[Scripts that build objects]
==*==
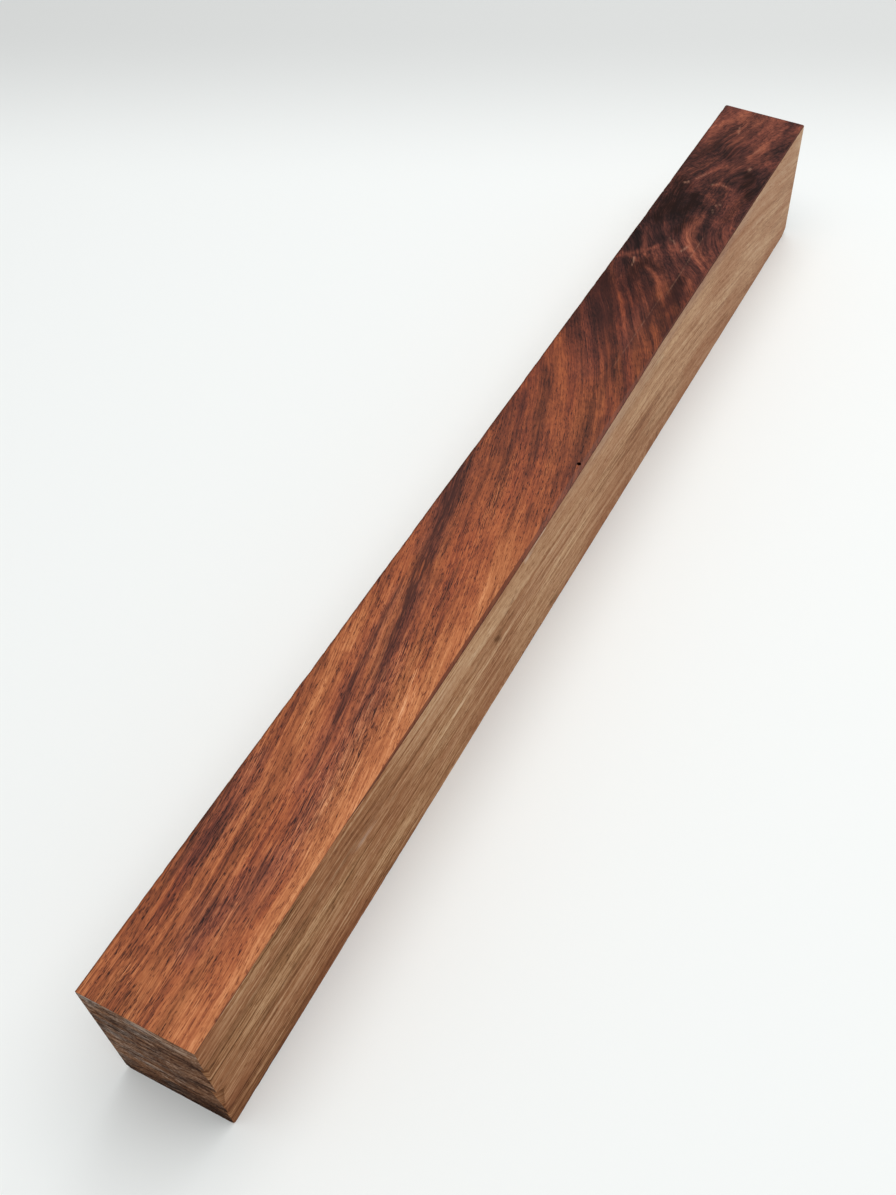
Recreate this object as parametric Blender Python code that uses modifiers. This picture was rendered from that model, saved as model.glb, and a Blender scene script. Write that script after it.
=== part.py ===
"""Bubinga wood blank: one sawn length of timber, planed on its figured top.

The blank lies along X and rests on its underside. The origin is the middle of the underside.
The near end, whose sawn end grain shows, is at -X, and the right-hand side is at -Y.
Units are metres and radians.
"""

import math
from collections import namedtuple

import bmesh
import bpy
from mathutils import Matrix, Vector

# Driving dimensions. The width is that of the ends
BLANK_LENGTH = 0.500
BLANK_WIDTH = 0.040
BLANK_HEIGHT = 0.060

# The right-hand side isn't flat: its top swells out between these two distances from the near
# end, and its foot is a little hollow from end to end
SWELL_FROM = 0.080
SWELL_TO = 0.320
SWELL_AT_TOP = 0.0014
SWELL_FULLNESS = 0.7
HOLLOW_AT_FOOT = 0.0005
SIDE_STEPS = 25

# The long sharp edges, called arrises, are rubbed down a little by handling
ARRIS_EASE = 0.0004
ARRIS_STEPS = 2

# Steps that the saw broke out of the near end's right-hand upright edge: how far each ledge
# lies below the top, how deep it goes in, how far it runs down, and which way it faces
Breakout = namedtuple("Breakout", "name drop depth fall facing")
BREAKOUTS = (
    Breakout("breakout_upper", drop=0.0132, depth=0.0012, fall=0.0110, facing=math.radians(38)),
    Breakout("breakout_middle", drop=0.0315, depth=0.0019, fall=0.0160, facing=math.radians(52)),
    Breakout("breakout_lower", drop=0.0495, depth=0.0008, fall=0.0060, facing=math.radians(45)),
)
BREAKOUT_REACH = 0.006

# Corners knocked off: which corner of the box, and how much is gone of each edge that meets there
Knock = namedtuple("Knock", "name corner along across up")
KNOCKED_CORNERS = (
    Knock("knock_near_left_foot", corner=(-1, 1, -1), along=0.0022, across=0.0020, up=0.0026),
    Knock("knock_near_right_foot", corner=(-1, -1, -1), along=0.0010, across=0.0012, up=0.0012),
    Knock("knock_far_right_foot", corner=(1, -1, -1), along=0.0045, across=0.0014, up=0.0030),
    Knock("knock_far_left_top", corner=(1, 1, 1), along=0.0009, across=0.0008, up=0.0008),
)
KNOCK_REACH = 0.012

# Flakes lost from the arrises: distance from the near end, which arris, half-lengths of the
# hollow along, across and up, and how far the hollow's middle stands out from the arris
Flake = namedtuple("Flake", "name from_near_end side level hollow stand_out")
ARRIS_FLAKES = (
    Flake("flake_left_top", 0.0760, side=1, level=1, hollow=(0.0045, 0.0016, 0.0014), stand_out=0.0009),
    Flake("flake_left_top_small", 0.2125, side=1, level=1, hollow=(0.0030, 0.0012, 0.0010), stand_out=0.0007),
    Flake("flake_right_foot", 0.2260, side=-1, level=-1, hollow=(0.0032, 0.0020, 0.0022), stand_out=0.0010),
    Flake("flake_left_foot", 0.3650, side=1, level=-1, hollow=(0.0060, 0.0018, 0.0020), stand_out=0.0011),
)
FLAKE_SEGMENTS = 20
FLAKE_RINGS = 10

# A beetle's pin hole in the planed face, where its right-hand arris would be without the swelling
PIN_HOLE_FROM_NEAR_END = 0.2465
PIN_HOLE_INSIDE = 0.0011
PIN_HOLE_TOP_RADIUS = 0.0008
PIN_HOLE_BOTTOM_RADIUS = 0.0004
PIN_HOLE_DEPTH = 0.0030
PIN_HOLE_SIDES = 12

# Finishes: colour as linear red, green and blue, and how rough the tool left the wood
Finish = namedtuple("Finish", "name colour roughness")
PLANED_FACE = Finish("planed bubinga heartwood", (0.275, 0.078, 0.030), 0.48)
SAWN_SIDE = Finish("sawn bubinga side grain", (0.310, 0.170, 0.085), 0.80)
SAWN_END = Finish("sawn bubinga end grain", (0.105, 0.066, 0.045), 0.88)
FINISHES = (PLANED_FACE, SAWN_SIDE, SAWN_END)
FACING = 0.9

# Places worked out from the driving dimensions. The origin is midway between the left-hand side
# and the most that the right-hand side swells to
HALF_LENGTH = BLANK_LENGTH / 2
HALF_WIDTH = BLANK_WIDTH / 2
HALF_HEIGHT = BLANK_HEIGHT / 2
MIDDLE = SWELL_AT_TOP / 2


def clear_scene():
    """Remove whatever the file opened with."""
    for thing in list(bpy.data.objects):
        bpy.data.objects.remove(thing, do_unlink=True)


def new_collection(name):
    """A collection of this name in the scene."""
    collection = bpy.data.collections.new(name)
    bpy.context.scene.collection.children.link(collection)
    return collection


def new_object(name, shape, collection, place=(0.0, 0.0, 0.0)):
    """An object at this place that holds the bmesh, which is used up."""
    mesh = bpy.data.meshes.new(name)
    shape.to_mesh(mesh)
    shape.free()
    thing = bpy.data.objects.new(name, mesh)
    thing.location = place
    collection.objects.link(thing)
    return thing


def wood_finish(finish):
    """A bare wood surface: its colour, and how rough it was left."""
    material = bpy.data.materials.new(finish.name)
    material.use_nodes = True
    shader = material.node_tree.nodes["Principled BSDF"]
    shader.inputs["Base Color"].default_value = (*finish.colour, 1.0)
    shader.inputs["Roughness"].default_value = finish.roughness
    shader.inputs["Metallic"].default_value = 0.0
    material.diffuse_color = (*finish.colour, 1.0)
    return material


def swell_at(x):
    """How far the top of the right-hand side stands out at this place along the blank."""
    share = (x + HALF_LENGTH - SWELL_FROM) / (SWELL_TO - SWELL_FROM)
    if not 0.0 < share < 1.0:
        return 0.0
    return SWELL_AT_TOP * math.sin(math.pi * share) ** SWELL_FULLNESS


def hollow_at(x):
    """How far the foot of the right-hand side goes in at this place along the blank."""
    return HOLLOW_AT_FOOT * (1.0 - (x / HALF_LENGTH) ** 2)


def shape_right_side(shape):
    """Move the right-hand side of the block to its swollen top and its hollow foot."""
    lengthwise = [edge for edge in shape.edges if abs(edge.verts[0].co.x - edge.verts[1].co.x) > HALF_LENGTH]
    bmesh.ops.subdivide_edges(shape, edges=lengthwise, cuts=SIDE_STEPS - 1, use_grid_fill=True)
    for corner in shape.verts:
        if corner.co.y < MIDDLE:
            at_top = corner.co.z > HALF_HEIGHT
            corner.co.y += -swell_at(corner.co.x) if at_top else hollow_at(corner.co.x)


def finish_of(face):
    """Which finish a face of the block has: planed on top, sawn on the sides and the ends."""
    if face.normal.z > FACING:
        return PLANED_FACE
    if abs(face.normal.x) > FACING:
        return SAWN_END
    return SAWN_SIDE


def sawn_block(collection):
    """The block, with its origin under its middle."""
    shape = bmesh.new()
    size = Matrix.Diagonal((BLANK_LENGTH, BLANK_WIDTH, BLANK_HEIGHT, 1.0))
    lift = Matrix.Translation((0.0, MIDDLE, HALF_HEIGHT))
    bmesh.ops.create_cube(shape, size=1.0, matrix=lift @ size)
    shape_right_side(shape)
    shape.normal_update()
    for face in shape.faces:
        face.material_index = FINISHES.index(finish_of(face))
    block = new_object("bubinga_blank", shape, collection)
    for finish in FINISHES:
        block.data.materials.append(wood_finish(finish))
    return block


def ease_arrises(block):
    """Round every edge of the block by the little that handling has worn off."""
    bevel = block.modifiers.new("eased arrises", "BEVEL")
    bevel.width = ARRIS_EASE
    bevel.segments = ARRIS_STEPS
    bevel.limit_method = "ANGLE"


def breakout_cutter(breakout, collection):
    """A wedge on the upright edge: it leaves a ledge on top and runs out to nothing below."""
    shape = bmesh.new()
    size = Matrix.Diagonal((BREAKOUT_REACH, BREAKOUT_REACH * 2, breakout.fall, 1.0))
    outside = Matrix.Translation((-BREAKOUT_REACH / 2, 0.0, breakout.fall / 2))
    lean = Matrix.Rotation(math.atan2(breakout.depth, breakout.fall), 4, "Y")
    turn = Matrix.Rotation(breakout.facing, 4, "Z")
    bmesh.ops.create_cube(shape, size=1.0, matrix=turn @ lean @ outside @ size)
    foot = BLANK_HEIGHT - breakout.drop - breakout.fall
    return new_object(breakout.name, shape, collection, (-HALF_LENGTH, MIDDLE - HALF_WIDTH, foot))


def corner_cutter(knock, collection):
    """A cube whose inner face slices a corner of the block off."""
    along, across, up = knock.corner
    corner = Vector((along * HALF_LENGTH, MIDDLE + across * HALF_WIDTH, HALF_HEIGHT + up * HALF_HEIGHT))
    outward = Vector((along / knock.along, across / knock.across, up / knock.up))
    depth = 1.0 / outward.length
    outward.normalize()
    shape = bmesh.new()
    lift = Matrix.Translation((0.0, 0.0, KNOCK_REACH / 2))
    turn = outward.to_track_quat("Z", "Y").to_matrix().to_4x4()
    bmesh.ops.create_cube(shape, size=KNOCK_REACH, matrix=turn @ lift)
    return new_object(knock.name, shape, collection, corner - outward * depth)


def flake_cutter(flake, collection):
    """A stretched ball, mostly outside an arris, that scoops a shallow flake from it."""
    shape = bmesh.new()
    bmesh.ops.create_uvsphere(
        shape,
        u_segments=FLAKE_SEGMENTS,
        v_segments=FLAKE_RINGS,
        radius=1.0,
        matrix=Matrix.Diagonal((*flake.hollow, 1.0)),
    )
    place = (
        flake.from_near_end - HALF_LENGTH,
        MIDDLE + flake.side * (HALF_WIDTH + flake.stand_out),
        HALF_HEIGHT + flake.level * (HALF_HEIGHT + flake.stand_out),
    )
    return new_object(flake.name, shape, collection, place)


def pin_hole_cutter(collection):
    """A narrow tapered plug, half in the planed face and half out of it."""
    shape = bmesh.new()
    bmesh.ops.create_cone(
        shape,
        cap_ends=True,
        segments=PIN_HOLE_SIDES,
        radius1=PIN_HOLE_BOTTOM_RADIUS,
        radius2=PIN_HOLE_TOP_RADIUS * 2 - PIN_HOLE_BOTTOM_RADIUS,
        depth=PIN_HOLE_DEPTH * 2,
    )
    place = (
        PIN_HOLE_FROM_NEAR_END - HALF_LENGTH,
        MIDDLE - HALF_WIDTH + PIN_HOLE_INSIDE,
        BLANK_HEIGHT,
    )
    return new_object("pin_hole", shape, collection, place)


def make_cutters(collection):
    """Every shape that takes wood away from the block, drawn as wires."""
    cutters = [breakout_cutter(breakout, collection) for breakout in BREAKOUTS]
    cutters += [corner_cutter(knock, collection) for knock in KNOCKED_CORNERS]
    cutters += [flake_cutter(flake, collection) for flake in ARRIS_FLAKES]
    cutters.append(pin_hole_cutter(collection))
    for cutter in cutters:
        cutter.hide_render = True
        cutter.display_type = "WIRE"
    return cutters


def cut_away(block, cutters):
    """Take each cutter out of the block."""
    for cutter in cutters:
        cut = block.modifiers.new(cutter.name, "BOOLEAN")
        cut.operation = "DIFFERENCE"
        cut.solver = "EXACT"
        cut.object = cutter


def main():
    """Build the blank."""
    clear_scene()
    timber = new_collection("bubinga wood blank")
    tools = new_collection("cutters")
    block = sawn_block(timber)
    ease_arrises(block)
    cut_away(block, make_cutters(tools))


main()
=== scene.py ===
"""Bubinga wood blank: the looks of one sawn length of timber with a planed, figured top.

The file is laid out as a Blender add-on: settings, one operator for the blank, one for the
studio, and a panel that lists them. Lengths are in metres. What is drawn on the wood is placed
in millimetres: `along` from the near end, `across` from the left-hand side and `down` from the
planed top. The near end, whose sawn end grain shows, is at -X, and the right-hand side at -Y.
"""

import math
from collections import namedtuple

import bmesh
import bpy
import numpy as np
from mathutils import Matrix, Vector


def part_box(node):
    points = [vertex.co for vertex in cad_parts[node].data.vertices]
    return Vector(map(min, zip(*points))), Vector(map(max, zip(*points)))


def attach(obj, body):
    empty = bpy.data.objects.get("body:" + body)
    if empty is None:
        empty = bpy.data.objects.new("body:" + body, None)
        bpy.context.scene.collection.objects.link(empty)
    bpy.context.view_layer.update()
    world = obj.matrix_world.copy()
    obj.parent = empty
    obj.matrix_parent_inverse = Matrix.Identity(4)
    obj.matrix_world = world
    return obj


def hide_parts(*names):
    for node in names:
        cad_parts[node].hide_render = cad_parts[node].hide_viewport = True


bl_info = {
    "name": "Bubinga wood blank",
    "version": (1, 0, 0),
    "blender": (4, 5, 0),
    "location": "3D View > Sidebar > Bubinga",
    "description": "Makes a sawn length of bubinga with a planed, figured top, and a studio to show it in",
    "category": "Add Mesh",
}

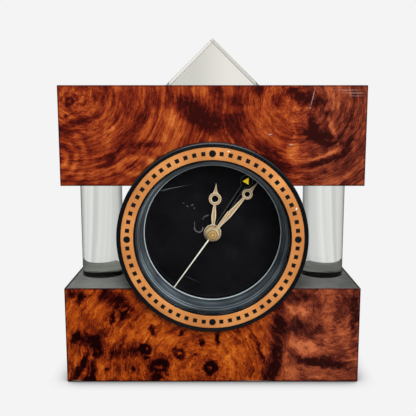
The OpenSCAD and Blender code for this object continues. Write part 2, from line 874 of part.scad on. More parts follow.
base_core();
front_veneer(base_bottom, base_h);  // base_front_veneer
end_veneer(-1, base_bottom, base_h);  // base_end_veneer_left
end_veneer(1, base_bottom, base_h);  // base_end_veneer_right
side_laminate(-1, base_top - laminate_t);  // base_top_laminate_left
side_laminate(1, base_top - laminate_t);  // base_top_laminate_right
base_felt();
top_core();
front_veneer(upper_bottom, block_h);  // top_front_veneer
end_veneer(-1, upper_bottom, block_h);  // top_end_veneer_left
end_veneer(1, upper_bottom, block_h);  // top_end_veneer_right
top_cap_laminate();
for (side = [-1, 1]) side_laminate(side, upper_bottom);  // top_under_laminate
column(-1);  // column_left
column(1);  // column_right
roof_prism();
drum_case();
bezel();
chapter_ring();
minute_markers();
quarter_markers();
lens();
dial();
hour_hand();
minute_hand();
second_hand();
second_hand_cap();
alarm_hand();
alarm_arrow();
movement_front_plate();
movement_rear_shell();
movement_screws();
alarm_wheel();
hour_wheel();
cannon_pinion();
minute_wheel();
centre_wheel();
third_wheel();
second_wheel();
intermediate_wheel();
rotor();
rotor_magnet();
stator();
coil();
circuit_board();
quartz_crystal();
driver_chip();
buzzer();
battery();
battery_contact(1);  // battery_contact_positive
battery_contact(-1);  // battery_contact_negative
time_set_gear();
setting_knob(time_at);  // time_knob
alarm_set_gear();
setting_knob(alarm_at);  // alarm_knob
alarm_switch();
rear_cover();
rear_cover_screws();
battery_door();
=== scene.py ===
"""Mantel alarm clock: burl-faced blocks, clear columns, a roof prism and a round quartz dial.

Lengths are written in millimetres and turned into metres by MM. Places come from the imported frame.
Clock profiles use (radius, depth), where depth is measured towards the viewer, along -Y.
"""
import json
import math

import bmesh
import bpy
from mathutils import Matrix, Vector


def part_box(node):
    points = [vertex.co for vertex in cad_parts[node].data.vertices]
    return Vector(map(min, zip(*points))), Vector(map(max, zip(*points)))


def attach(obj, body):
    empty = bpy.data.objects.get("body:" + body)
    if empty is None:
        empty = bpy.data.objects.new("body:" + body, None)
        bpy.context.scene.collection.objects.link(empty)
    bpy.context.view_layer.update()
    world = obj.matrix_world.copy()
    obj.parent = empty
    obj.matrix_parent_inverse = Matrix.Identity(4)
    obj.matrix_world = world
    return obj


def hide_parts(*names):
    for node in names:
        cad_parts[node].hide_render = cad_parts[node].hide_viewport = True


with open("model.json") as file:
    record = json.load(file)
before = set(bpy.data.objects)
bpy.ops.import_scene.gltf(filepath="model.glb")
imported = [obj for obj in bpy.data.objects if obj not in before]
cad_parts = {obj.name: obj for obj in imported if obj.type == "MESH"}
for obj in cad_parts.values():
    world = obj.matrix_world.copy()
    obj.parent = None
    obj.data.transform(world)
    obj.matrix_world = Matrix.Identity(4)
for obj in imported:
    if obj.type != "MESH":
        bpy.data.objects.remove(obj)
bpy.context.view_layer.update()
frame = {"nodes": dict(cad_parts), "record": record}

MM = 0.001
# Colour of the pale surroundings and the floor.
PAPER = "f4f4f4"
NODES = frame["nodes"]


# ----------------------------------------------------------------------------
# Places, read from the frame
# ----------------------------------------------------------------------------

def middle(name):
    """Centre of a node's box."""
    low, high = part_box(name)
    return (Vector(low) + Vector(high)) / 2


def near_face(name):
    """Depth of a node's face nearest the viewer, in millimetres."""
    return -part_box(name)[0][1] / MM


def far_face(name):
    """Depth of a node's face farthest from the viewer, in millimetres."""
    return -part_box(name)[1][1] / MM


def half_width(name):
    """Half of a node's width, which is its radius where it is round, in millimetres."""
    low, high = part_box(name)
    return (high[0] - low[0]) / 2 / MM


AXIS = middle("chapter_ring")
CLOCK_X, CLOCK_Z = AXIS.x, AXIS.z
BASE_LOW, BASE_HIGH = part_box("base_front_veneer")
TOP_LOW, TOP_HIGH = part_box("top_front_veneer")


def reach(node, pick):
    """Distance of a node's nearest (min) or farthest (max) corner from the clock's axis, in millimetres."""
    return pick(math.hypot(v.co.x - CLOCK_X, v.co.z - CLOCK_Z) for v in NODES[node].data.vertices) / MM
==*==
→ STATED EXERCISE
Gather up the lines that contain the word "Write".

→ EXERCISE RESPONSE
Recreate this object as parametric Blender Python code that uses modifiers. This picture was rendered from that model, saved as model.glb, and a Blender scene script. Write that script after it.
The OpenSCAD and Blender code for this object continues. Write part 2, from line 874 of part.scad on. More parts follow.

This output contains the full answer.